Mais, ajoute Marianne Sax, «nous savons ce qui s’est passé en Suisse romande et craignons la même chose. Jusqu’ici, les concurrents bâlois ont annoncé qu’ils ne se lanceraient pas dans la guerre des prix. Il faudra voir.»

Un espoir pour les libraires, de chaque côté de la Sarine: «Nous attendons du Parlement fédéral qu’il donne suite à l’initiative parlementaire de Buman, qui demande une loi pour le maintien d’une offre diversifiée grâce à un prix réglementé», explique la présidente.

Jusqu’à 10 francs moins cher

Son homologue romande, Françoise Berclaz de la librairie La Liseuse à Sion, présidente du Comité des libraires de l’Association suisse des éditeurs, diffuseurs et libraires (ASDEL), ne dit pas autre chose: «Un prix réglementé permettrait de maintenir la diversité».

Elle explique: «Nous devons pouvoir vendre des best-sellers pour pouvoir avoir en magasin de la poésie, du théâtre ou des livres plus difficiles. Or, si les grandes chaînes les vendent jusqu’à 10 francs de moins, nous ne luttons plus à armes égales.»

En Suisse romande, tous s’accordent à dire que ce n’est pas la Fnac seule qui a modifié les comportements, mais bel et bien la guerre des prix, lancée par Payot pour récupérer les parts de marché emportées par la chaîne française.

Résumé de Françoise Berclaz: «Payot appartenant au groupe français Hachette, et donc à Lagardère, nous avons deux groupes français qui se font la guerre sur territoire suisse!»

A l’instar de Samir Sawwas, directeur de la librairie Albert le Grand à Fribourg, les libraires remarquent que les prix cassés des grands groupes ne «concernent que le haut du panier, soit 5% environ de l’offre. Le reste n’est pas moins cher que dans les petites librairies!»

Une librairie sur sept a fermé

Depuis 2000, une cinquantaine de librairies et points de vente ont fermé en Suisse romande, sur 150 environ. «C’est un grave appauvrissement culturel», regrette Françoise Berclaz.

Pour Samir Sawwas, il ne faut néanmoins pas oublier que d’autres facteurs entrent en ligne de compte: «Les jeunes achètent moins de livres et beaucoup d’étudiants se documentent sur Internet.»

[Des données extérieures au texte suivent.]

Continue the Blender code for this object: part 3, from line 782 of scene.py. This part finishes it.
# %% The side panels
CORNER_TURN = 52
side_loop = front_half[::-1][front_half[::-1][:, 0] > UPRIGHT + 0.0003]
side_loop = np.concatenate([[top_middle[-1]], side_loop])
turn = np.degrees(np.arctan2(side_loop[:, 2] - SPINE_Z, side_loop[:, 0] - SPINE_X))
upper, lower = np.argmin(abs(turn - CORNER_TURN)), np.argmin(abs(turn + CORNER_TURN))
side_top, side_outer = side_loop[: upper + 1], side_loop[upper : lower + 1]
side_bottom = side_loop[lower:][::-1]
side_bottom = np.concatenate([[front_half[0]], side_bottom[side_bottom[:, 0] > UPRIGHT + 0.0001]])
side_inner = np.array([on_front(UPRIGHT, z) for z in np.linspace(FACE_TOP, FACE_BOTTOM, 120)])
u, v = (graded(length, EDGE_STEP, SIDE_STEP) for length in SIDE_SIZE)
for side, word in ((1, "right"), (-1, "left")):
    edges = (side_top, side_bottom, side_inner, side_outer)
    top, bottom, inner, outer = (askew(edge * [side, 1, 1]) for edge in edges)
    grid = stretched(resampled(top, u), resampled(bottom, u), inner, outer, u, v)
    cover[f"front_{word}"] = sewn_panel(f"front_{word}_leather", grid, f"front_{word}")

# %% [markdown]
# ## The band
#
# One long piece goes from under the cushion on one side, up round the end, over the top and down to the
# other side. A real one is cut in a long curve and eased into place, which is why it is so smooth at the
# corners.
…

20% du chiffre d’affaires avec les livres

Même s’il occupe le devant de la scène, le débat sur le prix du livre n’est vraisemblablement pas le premier souci des responsables de la Fnac, qui, en Suisse, engrange 20% de son chiffre d’affaires grâce au livre, mais 50% avec les produits électroniques.

Et si tous les pays sont rentables depuis 2007, la Fnac ne dit pas dans quel secteur. «Ce n’est pas important de savoir quelle branche est rentable ou non, c’est le concept Fnac qui est rentable», assène Denis Olivennes…

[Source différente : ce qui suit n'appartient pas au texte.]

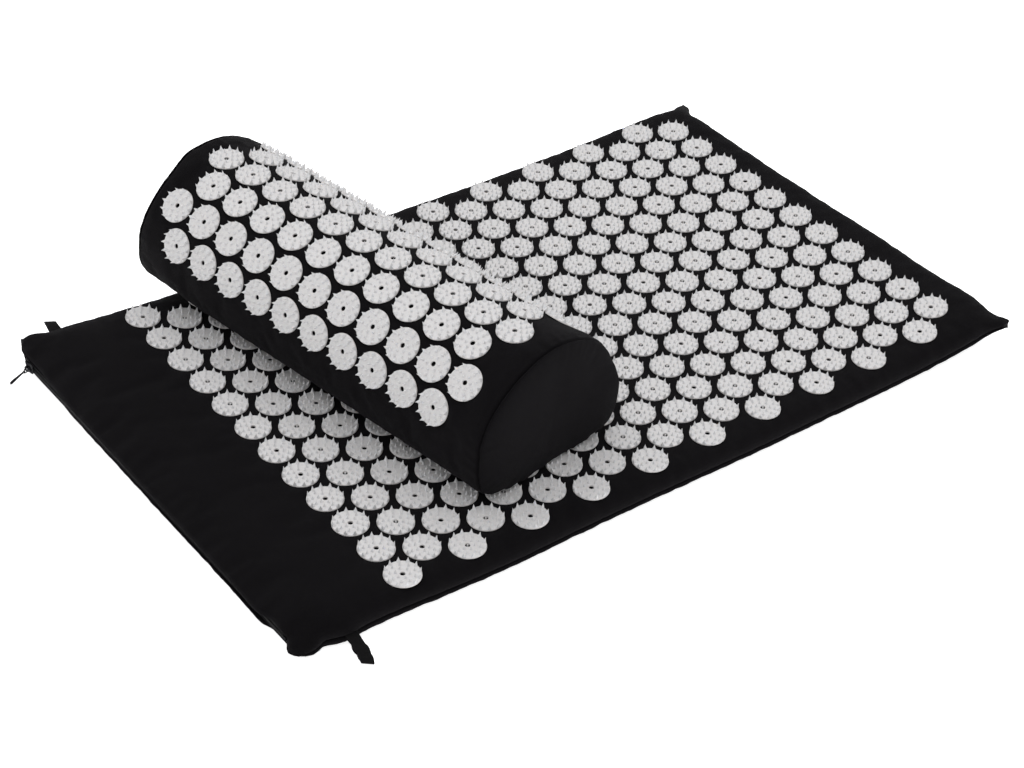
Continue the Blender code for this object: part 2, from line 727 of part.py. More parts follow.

swissinfo, Ariane Gigon, Bâle

Fondée en 1954, la Fnac a lancé un concept unique d’assortiment de livres, de produits dits culturels et techniques (plus tard: électroniques). En 1994, la chaîne a été rachetée par PPR (Pinault, Printemps, Redoute), devenu actionnaire unique en 1996.

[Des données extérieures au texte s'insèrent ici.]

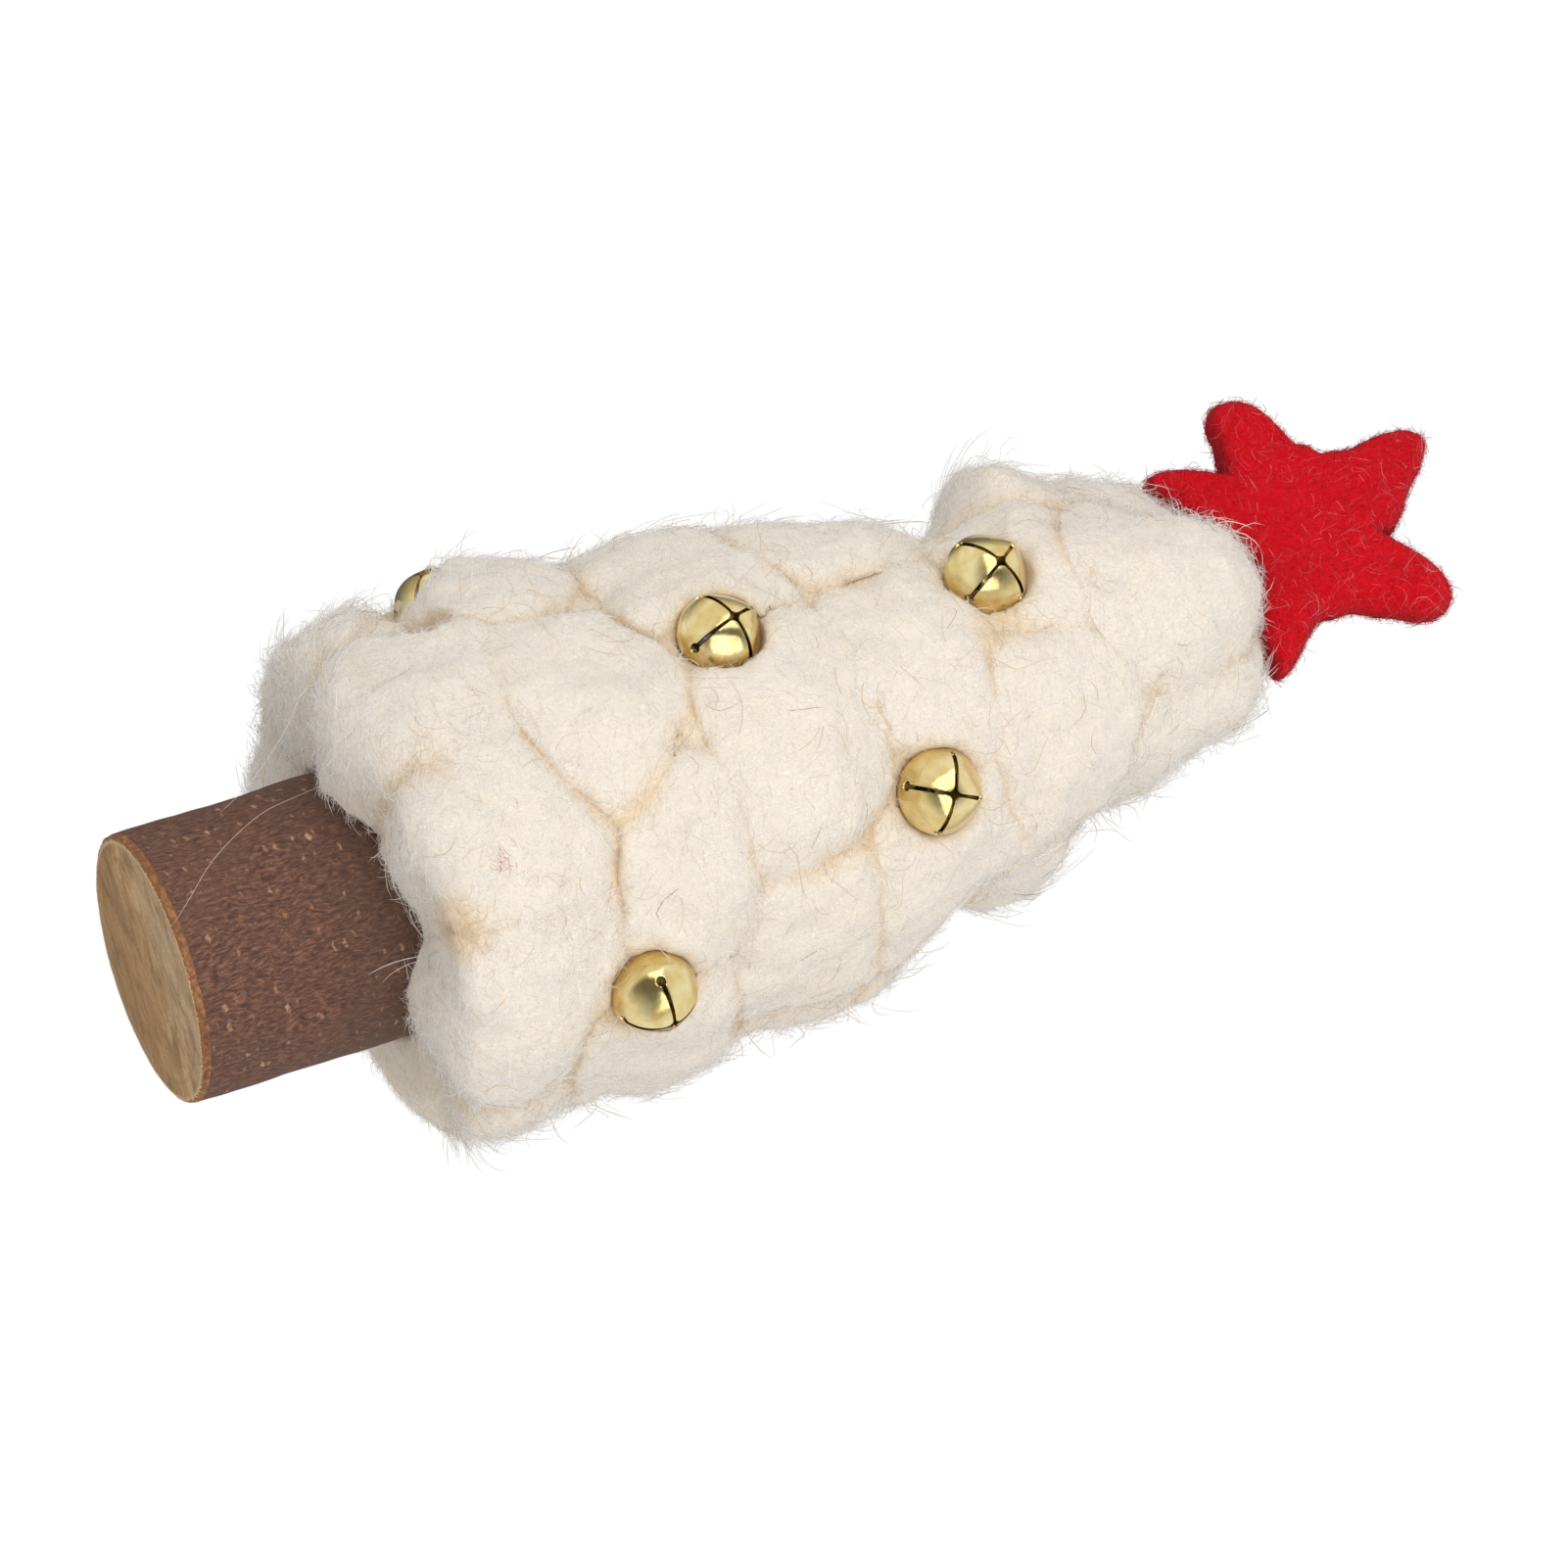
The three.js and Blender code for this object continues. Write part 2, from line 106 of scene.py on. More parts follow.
def add(tree, kind, sockets=None, stops=(), **settings):
    """Adds a node, sets it up and fills its sockets.

    stops are the places, from 0 to 1, and hex codes of a colour ramp.
    """
    node = set_up(tree.nodes.new(kind), **settings)
    fill(tree, node, sockets or {})
    if stops:
        elements = node.color_ramp.elements
        while len(elements) < len(stops):
            elements.new(0.5)
        for element, (place, code) in zip(elements, stops):
            element.position = place
            element.color = colour(code)
    return node


def new_material(name, base):
    """A material with its surface node, and a plain colour for programs that show no pattern."""
    material = bpy.data.materials.new(name)
    material.use_nodes = True
    material.diffuse_color = colour(base)
    surface = material.node_tree.nodes["Principled BSDF"]
    surface.inputs["Base Color"].default_value = colour(base)
    return material, material.node_tree, surface


def millimetres(tree):
    """Object coordinates in millimetres."""
    place = add(tree, "ShaderNodeTexCoord").outputs["Object"]
    return add(tree, "ShaderNodeMapping", {"Vector": place, "Scale": (1000, 1000, 1000)}).outputs[0]


def new_object(name, data):
    """An object of that mesh, curve, lamp or camera, in the scene."""
    made = bpy.data.objects.new(name, data)
    scene.collection.objects.link(made)
    return made


def piece_from(bm, name, material, smooth=True):
    """Turns an edited mesh into a piece of the scene."""
    mesh = bpy.data.meshes.new(name)
    bm.to_mesh(mesh)
    bm.free()
    mesh.materials.append(material)
    for face in mesh.polygons:
        face.use_smooth = smooth
    return new_object(name, mesh)


def spun(bm, outline, sides):
    """Spins an outline of distances and heights in millimetres round the upright axis."""
    spine = [bm.verts.new((x * MM, 0, z * MM)) for x, z in outline]
    bones = [bm.edges.new(pair) for pair in zip(spine, spine[1:])]
    bmesh.ops.spin(
        bm, geom=spine + bones, axis=(0, 0, 1), cent=(0, 0, 0), angle=2 * math.pi, steps=sides,
        use_merge=True,
    )
    bmesh.ops.remove_doubles(bm, verts=bm.verts, dist=0.001 * MM)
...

La Fnac compte aujourd’hui 131 magasins dans le monde, 77 en France et 54 à l’étranger. Elle s’est implantée en Belgique, au Brésil, en Espagne, en Italie, au Portugal, en Suisse et en Grèce.

Elle compte réaliser plus de 50% de son chiffre d’affaires à l’étranger d’ici 2011 (en 2007: 29%) .

En Suisse, Fnac a ouvert son premier magasin en 2000 (Genève Rive). Genève Balexert a suivi en 2001, puis Lausanne en 2002 et Fribourg en 2003. Bâle est la première filiale alémanique.

Le chiffre d’affaires suisse s’est monté à 189 millions de francs en 2007 (+12,2%), soit 2,5% du chiffre d’affaires global de la Fnac. La Fnac emploie quelque 500 personnes en Suisse.

Les livres et les CD/DVD représentent chacun 20% du chiffre d’affaires, les programmes informatiques et les jeux 20%, les produits techniques 50%.

La Fnac affirme que le potentiel de la Suisse est de 12 à 15 magasins.

L’accord qui prévalait en Suisse alémanique sur un prix du livre réglementé a été jugé illicite par la Commission de la concurrence et supprimé en mai 2007.

Les libraires romands et alémaniques militent pour une nouvelle loi réglementant le prix du livre.

Les prix libres, et donc cassés par les grandes chaînes, mettent en danger la diversité de l’offre dans ce domaine, argumentent-ils.

Une initiative parlementaire de Jean-Philippe Maitre, reprise par Dominique de Buman, demande une loi protégeant la diversité de l’offre. Elle est en cours de traitement au Parlement.

Les libraires suisses organisent une journée pour militer pour le prix réglementé, le 2 mai à Soleure. L’ancien ministre français Jack Lang, artisan du prix unique, sera présent.